Task instructions →
Where a line holds the word "bodies", copy that line.

Material supplied →
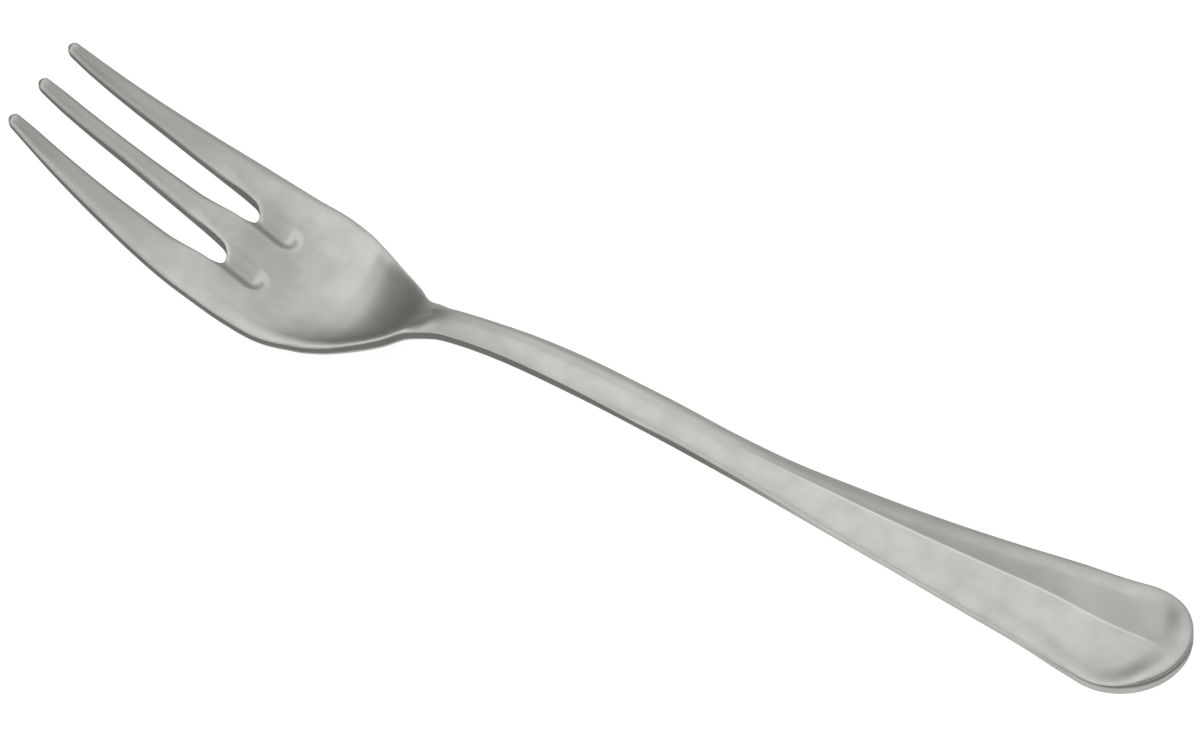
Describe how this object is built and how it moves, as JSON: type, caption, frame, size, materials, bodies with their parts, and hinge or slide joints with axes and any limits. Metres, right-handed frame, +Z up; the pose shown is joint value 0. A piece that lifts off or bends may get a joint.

...

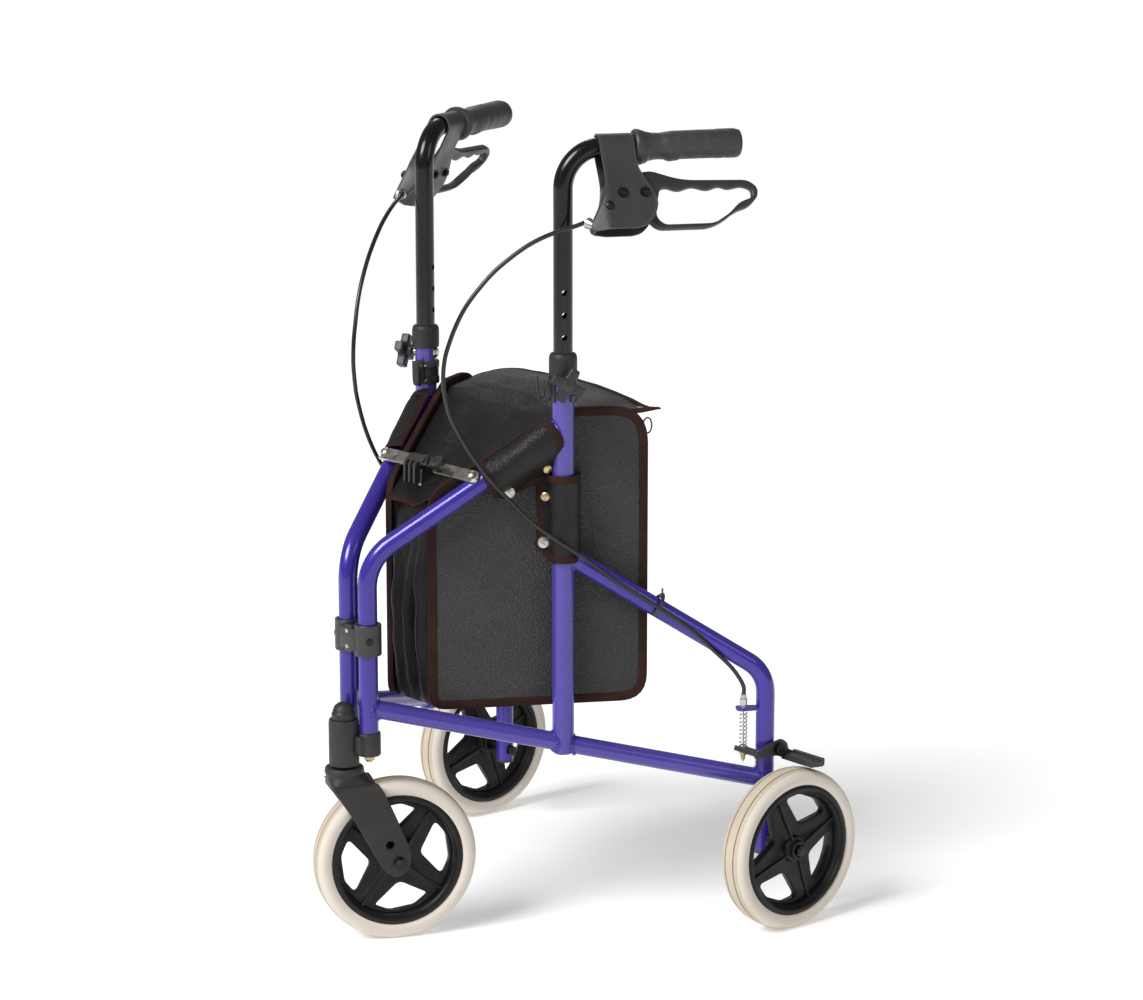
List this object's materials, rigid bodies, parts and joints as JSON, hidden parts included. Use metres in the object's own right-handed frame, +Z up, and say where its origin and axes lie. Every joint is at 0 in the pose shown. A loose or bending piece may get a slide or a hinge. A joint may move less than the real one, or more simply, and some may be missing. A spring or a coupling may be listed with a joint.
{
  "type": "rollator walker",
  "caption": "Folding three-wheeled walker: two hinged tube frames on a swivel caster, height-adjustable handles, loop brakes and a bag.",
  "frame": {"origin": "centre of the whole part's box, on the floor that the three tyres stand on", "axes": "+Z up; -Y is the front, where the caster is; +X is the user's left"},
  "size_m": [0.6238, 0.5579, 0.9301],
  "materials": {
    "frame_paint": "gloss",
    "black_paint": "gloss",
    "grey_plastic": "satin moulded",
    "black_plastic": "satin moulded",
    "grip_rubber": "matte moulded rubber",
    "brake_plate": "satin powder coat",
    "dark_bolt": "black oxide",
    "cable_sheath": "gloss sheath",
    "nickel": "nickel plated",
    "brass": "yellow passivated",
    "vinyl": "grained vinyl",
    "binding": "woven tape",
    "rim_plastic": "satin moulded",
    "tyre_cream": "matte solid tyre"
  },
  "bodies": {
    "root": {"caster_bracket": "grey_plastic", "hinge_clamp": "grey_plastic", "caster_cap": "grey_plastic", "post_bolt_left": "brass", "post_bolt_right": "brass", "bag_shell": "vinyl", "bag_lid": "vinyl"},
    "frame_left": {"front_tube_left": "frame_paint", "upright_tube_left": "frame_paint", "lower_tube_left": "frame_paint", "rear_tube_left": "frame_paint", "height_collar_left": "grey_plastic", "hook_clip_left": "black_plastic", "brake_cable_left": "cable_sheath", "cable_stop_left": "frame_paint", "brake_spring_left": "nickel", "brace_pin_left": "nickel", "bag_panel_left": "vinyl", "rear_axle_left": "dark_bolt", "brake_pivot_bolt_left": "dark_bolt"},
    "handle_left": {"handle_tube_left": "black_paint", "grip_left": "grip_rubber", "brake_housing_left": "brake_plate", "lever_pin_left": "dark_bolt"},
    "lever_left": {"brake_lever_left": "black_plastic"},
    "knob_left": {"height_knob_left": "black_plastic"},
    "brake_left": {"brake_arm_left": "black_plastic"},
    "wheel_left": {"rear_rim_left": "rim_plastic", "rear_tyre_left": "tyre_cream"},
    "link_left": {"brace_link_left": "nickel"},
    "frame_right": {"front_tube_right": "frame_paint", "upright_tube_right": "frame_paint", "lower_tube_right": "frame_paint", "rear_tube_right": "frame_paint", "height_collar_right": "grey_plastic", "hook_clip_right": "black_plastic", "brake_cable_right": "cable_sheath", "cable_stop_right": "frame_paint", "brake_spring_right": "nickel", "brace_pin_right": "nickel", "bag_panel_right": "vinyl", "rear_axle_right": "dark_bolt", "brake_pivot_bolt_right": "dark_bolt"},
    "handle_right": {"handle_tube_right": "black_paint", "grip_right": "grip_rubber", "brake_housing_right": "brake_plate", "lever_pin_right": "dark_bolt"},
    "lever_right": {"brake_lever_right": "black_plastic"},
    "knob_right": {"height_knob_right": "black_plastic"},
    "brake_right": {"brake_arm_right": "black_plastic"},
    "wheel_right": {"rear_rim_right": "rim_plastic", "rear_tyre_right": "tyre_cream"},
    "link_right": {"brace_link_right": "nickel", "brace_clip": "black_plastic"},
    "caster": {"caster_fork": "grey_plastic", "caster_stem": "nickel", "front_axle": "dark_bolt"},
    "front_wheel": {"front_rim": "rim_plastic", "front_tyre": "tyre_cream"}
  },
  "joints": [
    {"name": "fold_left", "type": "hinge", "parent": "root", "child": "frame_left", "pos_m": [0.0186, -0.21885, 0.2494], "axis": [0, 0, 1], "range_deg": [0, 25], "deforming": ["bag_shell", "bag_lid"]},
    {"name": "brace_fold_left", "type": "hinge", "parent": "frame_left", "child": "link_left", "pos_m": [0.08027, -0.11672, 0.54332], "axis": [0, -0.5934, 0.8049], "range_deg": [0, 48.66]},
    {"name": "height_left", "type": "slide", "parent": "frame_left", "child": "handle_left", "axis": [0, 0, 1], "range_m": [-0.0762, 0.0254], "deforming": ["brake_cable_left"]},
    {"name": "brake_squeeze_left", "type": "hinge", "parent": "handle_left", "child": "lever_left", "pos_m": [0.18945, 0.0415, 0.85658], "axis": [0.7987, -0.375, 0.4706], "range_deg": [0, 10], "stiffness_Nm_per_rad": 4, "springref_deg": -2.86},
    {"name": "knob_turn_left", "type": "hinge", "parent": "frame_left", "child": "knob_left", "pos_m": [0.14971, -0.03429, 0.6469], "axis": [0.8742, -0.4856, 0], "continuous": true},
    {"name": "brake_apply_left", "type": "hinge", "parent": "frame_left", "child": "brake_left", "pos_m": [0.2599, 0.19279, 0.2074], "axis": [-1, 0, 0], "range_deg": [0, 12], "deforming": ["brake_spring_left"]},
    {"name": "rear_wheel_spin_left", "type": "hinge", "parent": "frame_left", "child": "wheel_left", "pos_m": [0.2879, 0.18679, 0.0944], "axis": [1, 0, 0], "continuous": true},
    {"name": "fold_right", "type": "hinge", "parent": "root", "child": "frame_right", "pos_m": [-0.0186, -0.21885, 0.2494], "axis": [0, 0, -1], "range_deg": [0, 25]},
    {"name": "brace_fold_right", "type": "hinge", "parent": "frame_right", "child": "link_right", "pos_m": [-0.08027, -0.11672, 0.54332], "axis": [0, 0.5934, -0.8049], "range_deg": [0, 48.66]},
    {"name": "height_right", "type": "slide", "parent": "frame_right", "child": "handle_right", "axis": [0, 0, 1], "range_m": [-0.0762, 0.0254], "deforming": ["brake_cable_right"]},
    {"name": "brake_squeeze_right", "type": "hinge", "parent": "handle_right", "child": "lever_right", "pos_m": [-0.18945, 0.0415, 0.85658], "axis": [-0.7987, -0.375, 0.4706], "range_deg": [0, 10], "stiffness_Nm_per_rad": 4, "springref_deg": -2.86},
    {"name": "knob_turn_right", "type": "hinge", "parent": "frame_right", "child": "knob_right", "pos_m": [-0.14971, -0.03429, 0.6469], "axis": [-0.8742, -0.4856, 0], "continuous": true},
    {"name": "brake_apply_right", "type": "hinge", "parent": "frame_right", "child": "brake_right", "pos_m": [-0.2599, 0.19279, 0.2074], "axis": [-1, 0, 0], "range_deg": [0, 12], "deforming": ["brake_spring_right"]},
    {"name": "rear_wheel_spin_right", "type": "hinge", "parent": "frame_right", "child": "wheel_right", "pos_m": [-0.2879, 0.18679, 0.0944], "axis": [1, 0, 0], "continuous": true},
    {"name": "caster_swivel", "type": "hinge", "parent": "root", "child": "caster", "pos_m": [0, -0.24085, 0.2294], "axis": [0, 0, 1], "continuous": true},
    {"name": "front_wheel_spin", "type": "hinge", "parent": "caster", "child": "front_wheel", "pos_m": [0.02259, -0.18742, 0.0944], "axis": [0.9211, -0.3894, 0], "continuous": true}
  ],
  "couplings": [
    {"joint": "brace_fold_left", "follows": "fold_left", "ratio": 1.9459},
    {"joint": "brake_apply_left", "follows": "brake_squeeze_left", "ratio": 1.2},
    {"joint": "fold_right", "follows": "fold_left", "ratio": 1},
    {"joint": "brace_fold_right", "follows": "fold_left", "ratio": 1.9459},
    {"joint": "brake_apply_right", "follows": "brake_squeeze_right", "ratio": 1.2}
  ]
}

==

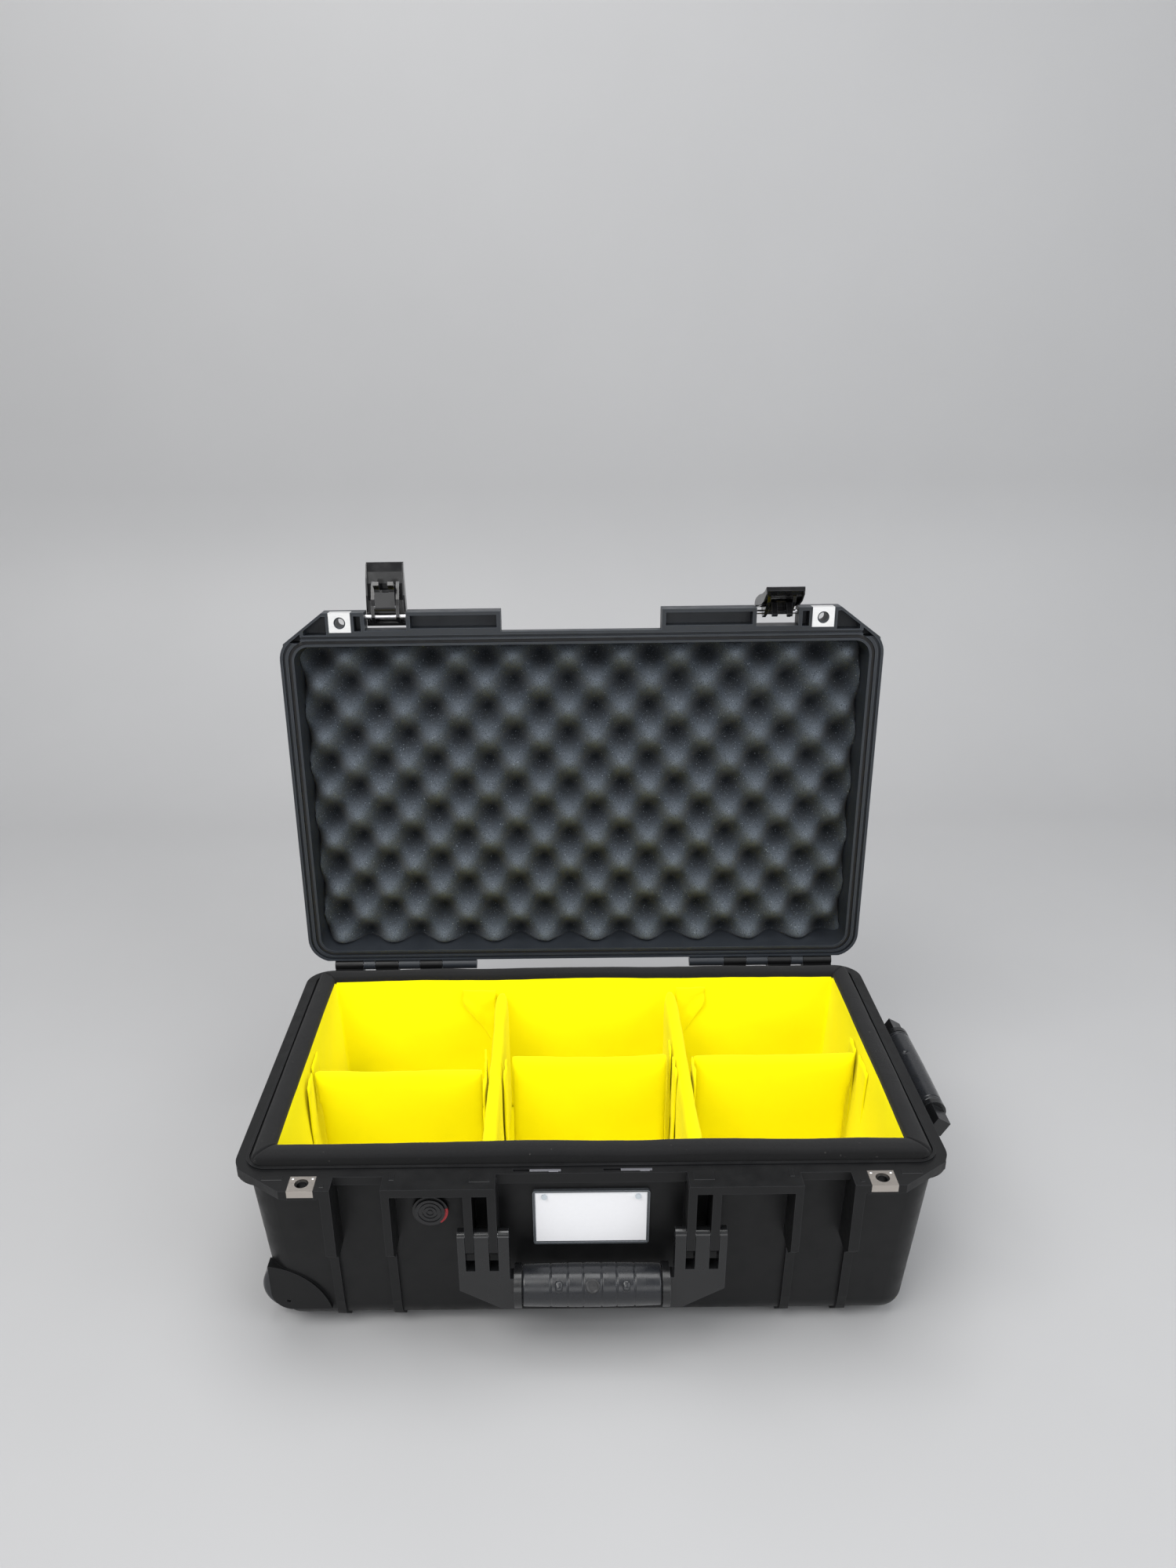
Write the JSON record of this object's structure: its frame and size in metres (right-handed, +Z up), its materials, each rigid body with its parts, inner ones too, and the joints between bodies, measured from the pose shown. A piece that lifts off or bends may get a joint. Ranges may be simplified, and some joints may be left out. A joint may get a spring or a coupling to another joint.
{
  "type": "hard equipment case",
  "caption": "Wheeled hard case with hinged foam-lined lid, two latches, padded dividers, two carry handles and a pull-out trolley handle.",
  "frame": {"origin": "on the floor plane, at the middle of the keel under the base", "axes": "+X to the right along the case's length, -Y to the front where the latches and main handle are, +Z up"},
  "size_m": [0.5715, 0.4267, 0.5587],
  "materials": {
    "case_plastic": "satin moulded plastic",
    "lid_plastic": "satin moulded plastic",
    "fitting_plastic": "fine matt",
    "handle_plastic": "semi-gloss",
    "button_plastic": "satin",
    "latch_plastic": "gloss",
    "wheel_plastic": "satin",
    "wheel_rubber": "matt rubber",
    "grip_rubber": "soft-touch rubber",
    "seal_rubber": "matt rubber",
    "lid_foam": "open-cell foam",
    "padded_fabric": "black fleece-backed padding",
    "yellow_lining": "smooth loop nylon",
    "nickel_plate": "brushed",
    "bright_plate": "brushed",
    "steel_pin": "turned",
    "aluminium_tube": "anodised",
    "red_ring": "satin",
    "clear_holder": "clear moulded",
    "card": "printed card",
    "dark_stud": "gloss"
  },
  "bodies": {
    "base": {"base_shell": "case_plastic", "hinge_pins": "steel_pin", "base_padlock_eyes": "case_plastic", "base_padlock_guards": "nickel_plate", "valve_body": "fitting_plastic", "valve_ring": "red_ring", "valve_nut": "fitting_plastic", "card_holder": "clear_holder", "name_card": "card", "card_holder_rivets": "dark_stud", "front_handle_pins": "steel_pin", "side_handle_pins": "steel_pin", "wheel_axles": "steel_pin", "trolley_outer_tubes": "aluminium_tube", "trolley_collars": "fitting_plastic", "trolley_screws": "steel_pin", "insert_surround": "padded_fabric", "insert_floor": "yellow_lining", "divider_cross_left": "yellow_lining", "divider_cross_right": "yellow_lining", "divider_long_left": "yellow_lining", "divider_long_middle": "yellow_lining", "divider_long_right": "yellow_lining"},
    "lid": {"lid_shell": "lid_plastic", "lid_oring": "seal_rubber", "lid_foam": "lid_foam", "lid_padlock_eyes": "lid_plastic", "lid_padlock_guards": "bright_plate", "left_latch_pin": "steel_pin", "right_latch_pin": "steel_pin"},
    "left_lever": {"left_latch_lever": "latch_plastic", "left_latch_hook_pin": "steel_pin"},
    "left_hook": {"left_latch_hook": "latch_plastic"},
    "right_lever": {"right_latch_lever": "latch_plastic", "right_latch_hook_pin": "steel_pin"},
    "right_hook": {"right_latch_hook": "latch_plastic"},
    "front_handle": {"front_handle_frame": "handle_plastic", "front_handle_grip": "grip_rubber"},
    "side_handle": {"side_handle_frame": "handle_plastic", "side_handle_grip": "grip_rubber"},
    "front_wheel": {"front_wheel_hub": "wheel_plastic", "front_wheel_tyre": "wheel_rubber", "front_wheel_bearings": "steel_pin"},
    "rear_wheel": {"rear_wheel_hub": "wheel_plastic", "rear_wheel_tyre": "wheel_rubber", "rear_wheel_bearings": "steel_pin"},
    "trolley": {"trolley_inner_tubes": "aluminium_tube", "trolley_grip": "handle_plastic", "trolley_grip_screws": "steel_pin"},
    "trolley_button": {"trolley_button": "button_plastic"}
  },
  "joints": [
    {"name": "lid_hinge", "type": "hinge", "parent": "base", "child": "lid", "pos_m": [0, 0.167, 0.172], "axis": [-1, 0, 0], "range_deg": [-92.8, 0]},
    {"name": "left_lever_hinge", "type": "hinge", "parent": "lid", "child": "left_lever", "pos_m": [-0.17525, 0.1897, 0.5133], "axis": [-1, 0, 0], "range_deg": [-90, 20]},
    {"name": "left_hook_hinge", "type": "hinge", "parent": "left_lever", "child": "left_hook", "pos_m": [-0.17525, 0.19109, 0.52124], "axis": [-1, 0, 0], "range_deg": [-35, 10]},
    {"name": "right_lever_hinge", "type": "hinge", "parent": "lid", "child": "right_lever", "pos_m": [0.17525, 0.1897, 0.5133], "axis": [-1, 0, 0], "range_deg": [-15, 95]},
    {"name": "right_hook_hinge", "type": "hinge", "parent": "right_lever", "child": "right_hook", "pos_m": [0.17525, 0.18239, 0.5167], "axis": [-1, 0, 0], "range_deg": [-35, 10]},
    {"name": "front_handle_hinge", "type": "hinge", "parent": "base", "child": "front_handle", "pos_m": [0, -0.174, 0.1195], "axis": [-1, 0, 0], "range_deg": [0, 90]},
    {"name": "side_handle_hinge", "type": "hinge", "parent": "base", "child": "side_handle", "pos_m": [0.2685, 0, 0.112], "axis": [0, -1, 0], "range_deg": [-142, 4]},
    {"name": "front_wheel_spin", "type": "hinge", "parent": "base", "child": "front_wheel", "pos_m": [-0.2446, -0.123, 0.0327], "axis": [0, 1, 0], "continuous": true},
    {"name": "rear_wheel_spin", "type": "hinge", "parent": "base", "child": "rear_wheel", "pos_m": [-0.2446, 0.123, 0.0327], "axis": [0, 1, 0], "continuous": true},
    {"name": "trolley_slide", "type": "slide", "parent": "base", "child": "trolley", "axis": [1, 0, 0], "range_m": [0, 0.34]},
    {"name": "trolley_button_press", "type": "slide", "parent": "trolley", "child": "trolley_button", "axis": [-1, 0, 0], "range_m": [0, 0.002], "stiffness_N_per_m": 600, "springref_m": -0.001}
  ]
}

Solution to the exercise →
Describe how this object is built and how it moves, as JSON: type, caption, frame, size, materials, bodies with their parts, and hinge or slide joints with axes and any limits. Metres, right-handed frame, +Z up; the pose shown is joint value 0. A piece that lifts off or bends may get a joint.
List this object's materials, rigid bodies, parts and joints as JSON, hidden parts included. Use metres in the object's own right-handed frame, +Z up, and say where its origin and axes lie. Every joint is at 0 in the pose shown. A loose or bending piece may get a slide or a hinge. A joint may move less than the real one, or more simply, and some may be missing. A spring or a coupling may be listed with a joint.
  "bodies": {
Write the JSON record of this object's structure: its frame and size in metres (right-handed, +Z up), its materials, each rigid body with its parts, inner ones too, and the joints between bodies, measured from the pose shown. A piece that lifts off or bends may get a joint. Ranges may be simplified, and some joints may be left out. A joint may get a spring or a coupling to another joint.
  "bodies": {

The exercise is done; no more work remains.